Entanglement-assisted Quantum Error Correcting Code Saturating The Classical Singleton Bound

Soham Ghosh, Evagoras Stylianou, Holger Boche

Year
2024
Journal
arXiv preprint
DOI
arXiv:2410.04130
arXiv
2410.04130

We introduce a construction for entanglement-assisted quantum error-correcting codes (EAQECCs) that saturates the classical Singleton bound with less shared entanglement than any known method for code rates below $ \frac{k}{n} = \frac{1}{3} $. For higher rates, our EAQECC also meets the Singleton bound, although with increased entanglement requirements.
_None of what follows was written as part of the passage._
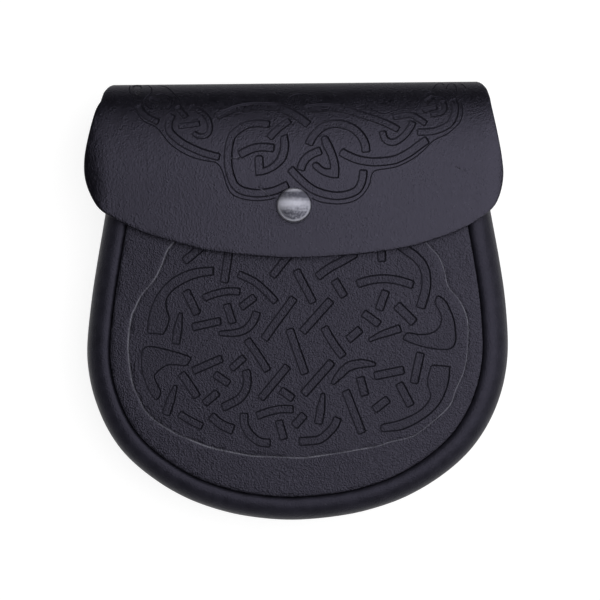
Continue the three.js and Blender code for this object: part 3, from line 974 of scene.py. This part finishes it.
panel_outline = [
    point + side * (front_rim(point.x) + rim_gap)
    for point, side in zip(rim_line, normals(rim_line))
]
panel = slab(panel_outline, panel_thickness, panel_edge_round)
bmesh.ops.bisect_plane(
    panel, geom=panel.verts[:] + panel.edges[:] + panel.faces[:], dist=1e-4,
    plane_co=(0, panel_high.y, 0), plane_no=(0, 1, 0), clear_outer=True,
)
bmesh.ops.holes_fill(panel, edges=[edge for edge in panel.edges if edge.is_boundary])
for mesh in (panel, panel_tool):
    crossed(mesh, steps_between(panel_low.x, panel_high.x, panel_step), 0)
    crossed(mesh, steps_between(panel_low.y, panel_high.y, panel_step), 1)
panel = pressed_in(panel, panel_tool)
flesh_layer = panel.verts.layers.float.new("flesh")
for vert in panel.verts:
    vert[flesh_layer] = 1.0 if vert.co.z < -panel_thickness + flesh_margin else 0.0
    vert.co.z += panel_face(vert.co.x, vert.co.y)
panel_hide = leather(
    "panel_hide", dye=(0.0065, 0.0062, 0.0091), worn=(0.13, 0.13, 0.15), shine=0.31, grain=0.7,
)
shown(panel, "pressed_panel", panel_hide, "panel_leather", "front_panel")

# -----------------------------------------------------------------------------
# Hanger loops: two strips of strap leather on the back, sewn down at both ends, with a flat bow
# between them that the belt's strap passes through.
loop_width = 18
loop_offset = 17
loop_thickness = 2.5
loop_from_top = 40.1
loop_middle = half_length - loop_from_top
loop_flat = 13
loop_slope = 5
loop_seam = 7
loop_sink = 0.3
loop_edge_round = 0.45
loop_across_step = 3
loop_bend_step = 0.8
loop_corners = [
    (-1, -0.93), (-0.87, -1), (0.87, -1), (1, -0.93), (1, 0.93), (0.87, 1), (-0.87, 1), (-1, 0.93),
]
loop_hide = leather(
    "loop_hide", dye=(0.009, 0.009, 0.012), worn=(0.05, 0.05, 0.055), shine=0.5, grain=0.5,
)


def loop_height(reach):
    """Upper side of a loop's strip, reach from its middle."""
    seat = back_face(loop_middle + reach) - loop_sink
    share = min(1, max(0, (abs(reach) - loop_flat / 2) / loop_slope))
    ease = share * share * (3 - 2 * share)
    return loop_thickness + (seat - loop_thickness) * ease


for side, node in ((-1, "hanger_loop_left"), (1, "hanger_loop_right")):
    reach = loop_flat / 2 + loop_slope + loop_seam
    middle = side * loop_offset
    strip_outline = [Vector((middle + x * loop_width / 2, y * reach)) for x, y in loop_corners]
    strip = slab(strip_outline, loop_thickness, loop_edge_round)
    left, right = middle - loop_width / 2, middle + loop_width / 2
    crossed(strip, steps_between(left, right, loop_across_step), 0)
    crossed(strip, steps_between(-reach, reach, loop_bend_step), 1)
    for vert in strip.verts:
        top = loop_height(vert.co.y)
        vert.co = (vert.co.x, loop_middle + vert.co.y, top + vert.co.z)
    shown(strip, node.replace("hanger_loop", "strap_loop"), loop_hide, "loop_leather", node)

# -----------------------------------------------------------------------------
# Seams: waxed black thread, sewn by hand. One row holds the gusset under the edge of the back
# panel, and a box of stitches holds each end of the hanger loops.
seam_inset = 3
stitch_pitch = 4.2
stitch_length = 3.1
box_pitch = 2.3
box_stitch_length = 1.8
box_from_bow = 1
box_from_end = 1.3
box_from_side = 2
stitch_sway = 0.05
thread_radius = 0.38
thread_proud = 0.2
seam_seed = 7


def sewn(seam, line, pitch, length, height):
    """Stitches along a line on the back. height gives the leather's outer side at a point."""
    count = round(sum((second - first).length for first, second in zip(line, line[1:])) / pitch)
    marks = evenly(line, 2 * count)
    for start, middle, end in zip(marks[0::2], marks[1::2], marks[2::2]):
        along = end - start
        turn = math.atan2(along.y, along.x) + random.uniform(-stitch_sway, stitch_sway)
        level = height(middle) + thread_radius - thread_proud
        matrix = Matrix.Translation((middle.x, middle.y, level)) @ Matrix.Rotation(turn, 4, "Z")
        matrix = matrix @ Matrix.Diagonal((length / 2, thread_radius, thread_radius, 1))
        bmesh.ops.create_uvsphere(seam, u_segments=8, v_segments=5, radius=1, matrix=matrix)


thread = Finish("thread")
twist = thread.noise(0.35, 2)
wax = thread.noise(6, 3)
thread_dye, thread_fuzz = (0.006, 0.006, 0.008, 1), (0.045, 0.045, 0.05, 1)
thread_colour = thread.mix(twist, thread_dye, thread_fuzz)
thread.wear(thread_colour, 0.45 + 0.25 * wax, twist, 0.5)

random.seed(seam_seed)
back_seam = bmesh.new()
seam_line = moved(rim_line, back_rim_width + rim_gap + seam_inset)
sewn(back_seam, seam_line, stitch_pitch, stitch_length, lambda point: back_face(point.y))
shown(back_seam, "back_seam", thread.material, "loop_leather", smooth=60)
for side, name in ((-1, "loop_seam_left"), (1, "loop_seam_right")):
    loop_seam_stitches = bmesh.new()
    for end in (-1, 1):
        near = loop_middle + end * (loop_flat / 2 + loop_slope + box_from_bow)
        far = loop_middle + end * (loop_flat / 2 + loop_slope + loop_seam - box_from_end)
        half = loop_width / 2 - box_from_side
        left, right = side * loop_offset - half, side * loop_offset + half
        box = [Vector(place) for place in ((left, near), (right, near), (right, far), (left, far))]
        for first, second in zip(box, box[1:] + box[:1]):
            sewn(
                loop_seam_stitches, [first, second], box_pitch, box_stitch_length,
                lambda point: loop_height(point.y - loop_middle) - loop_thickness,
            )
    shown(loop_seam_stitches, name, thread.material, "loop_leather", smooth=60)

# -----------------------------------------------------------------------------
# Press stud: a spun cap of dull antique nickel with a rolled edge and a socket barrel through the
# flap; its colour holds a faint patina mottle and painted reflection bands. It snaps over the
# nipple of a stud that is riveted through the front panel.
cap_low, cap_high = (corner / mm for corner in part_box("snap_cap"))
cap_radius = (cap_high.x - cap_low.x) / 2
cap_lift = 0.15
cap_seat = flap_top + cap_lift
cap_rise = cap_high.z - cap_seat
cap_around = 72
barrel_radius = 4.2
socket_radius = 2.5
socket_top = -0.3
edge_round = 1.1
edge_steps = 8
dome_tilt = math.radians(15)
cap_middle = Vector((snap_place.x, snap_place.y, cap_high.z)) * mm

pewter = Finish("pewter")
mottle = pewter.noise(1.1, 5)
scratches = pewter.noise(0.25, 2)
apart = {0: pewter.place, 1: cap_middle}
from_middle = pewter.node("ShaderNodeVectorMath", {"operation": "DISTANCE"}, apart, "Value")
upward = pewter.node("ShaderNodeSeparateXYZ", {}, {0: pewter.place}, "Y")
sideways = pewter.node("ShaderNodeSeparateXYZ", {}, {0: pewter.place}, "X")


def cap_band(reading, middle, start, end):
    """Turns from 0 to 1 between two distances from a middle, in millimetres."""
    return pewter.between(reading, middle + start * mm, middle + end * mm)


# Painted reflection: the masks below darken the cap's right side, a band above its middle under a
# bright top edge, and its mottled lower middle inside a bright rim, as a dome mirrors a dim room.
# Only the faint mottle over the whole cap is patina.
rightward = cap_band(sideways, cap_middle.x, -5, 6)
below_middle = cap_band(upward, cap_middle.y, 0.2, -3)
above_middle = cap_band(upward, cap_middle.y, 1.4, 3.8)
top_edge = cap_band(upward, cap_middle.y, 5.4, 6.6)
inside_rim = cap_band(from_middle, 0, 6.7, 6)
tarnish_and_painted_reflection = 0.2 * mottle + 0.55 * rightward * (1 - below_middle * inside_rim)
tarnish_and_painted_reflection = tarnish_and_painted_reflection + below_middle * inside_rim * (0.4 + 0.8 * mottle)
tarnish_and_painted_reflection = tarnish_and_painted_reflection + above_middle * (1 - top_edge) * (0.62 - 0.3 * rightward + 0.3 * mottle)
bright_nickel = (0.58, 0.58, 0.66, 1)
# Dark end of the cap's colour: patina, and the dark of the painted reflection.
dark_tarnish_and_reflection = (0.07, 0.07, 0.09, 1)
pewter_colour = pewter.mix(tarnish_and_painted_reflection, bright_nickel, dark_tarnish_and_reflection)
pewter.wear(pewter_colour, 0.4 + 0.2 * mottle, mottle + 0.3 * scratches, 0.3, metallic=1.0)

cap_profile = [
    (0, socket_top), (socket_radius, socket_top), (socket_radius, -flap_thickness),
    (barrel_radius, -flap_thickness), (barrel_radius, 0), (cap_radius * 0.9, 0),
    (cap_radius * 0.97, 0.12), (cap_radius, 0.4),
]
dome_reach = cap_radius - edge_round * (1 - math.sin(dome_tilt))
dome_radius = dome_reach / math.sin(dome_tilt)
shoulder = cap_rise - dome_radius * (1 - math.cos(dome_tilt)) - edge_round * math.cos(dome_tilt)
for step in range(edge_steps + 1):
    angle = step / edge_steps * (math.pi / 2 - dome_tilt)
    around = cap_radius - edge_round * (1 - math.cos(angle))
    cap_profile.append((around, shoulder + edge_round * math.sin(angle)))
for step in range(edge_steps - 1, -1, -1):
    angle = step / edge_steps * dome_tilt
    rise = cap_rise - dome_radius * (1 - math.cos(angle))
    cap_profile.append((dome_radius * math.sin(angle), rise))
cap = bmesh.new()
cap_verts = [cap.verts.new((radius, 0, height)) for radius, height in cap_profile]
cap_edges = [cap.edges.new(pair) for pair in zip(cap_verts, cap_verts[1:])]
bmesh.ops.spin(
    cap, geom=cap_verts + cap_edges, cent=(0, 0, 0), axis=(0, 0, 1), angle=2 * math.pi,
    steps=cap_around, use_merge=True,
)
bmesh.ops.remove_doubles(cap, verts=cap.verts, dist=0.001)
bmesh.ops.recalc_face_normals(cap, faces=cap.faces)
bmesh.ops.translate(cap, verts=cap.verts, vec=(snap_place.x, snap_place.y, cap_seat))
shown(cap, "domed_cap", pewter.material, "pewter", "snap_cap")

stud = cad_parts["snap_stud"]
stud.data.materials.clear()
stud.data.materials.append(pewter.material)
Additionally, we demonstrate that any classical $[n,k,d]_q$ code can be transformed into an EAQECC with parameters $[[n,k,d;2k]]_q$ using $2k$ pre-shared maximally entangled pairs. The complexity of our encoding protocol for $k$-qudits with $q$ levels is $\mathcal{O}(k \log_{\frac{q}{q-1}}(k))$, excluding the complexity of encoding and decoding the classical MDS code. While this complexity remains linear in $k$ for systems of reasonable size, it increases significantly for larger-levelled systems, highlighting the need for further research into complexity reduction.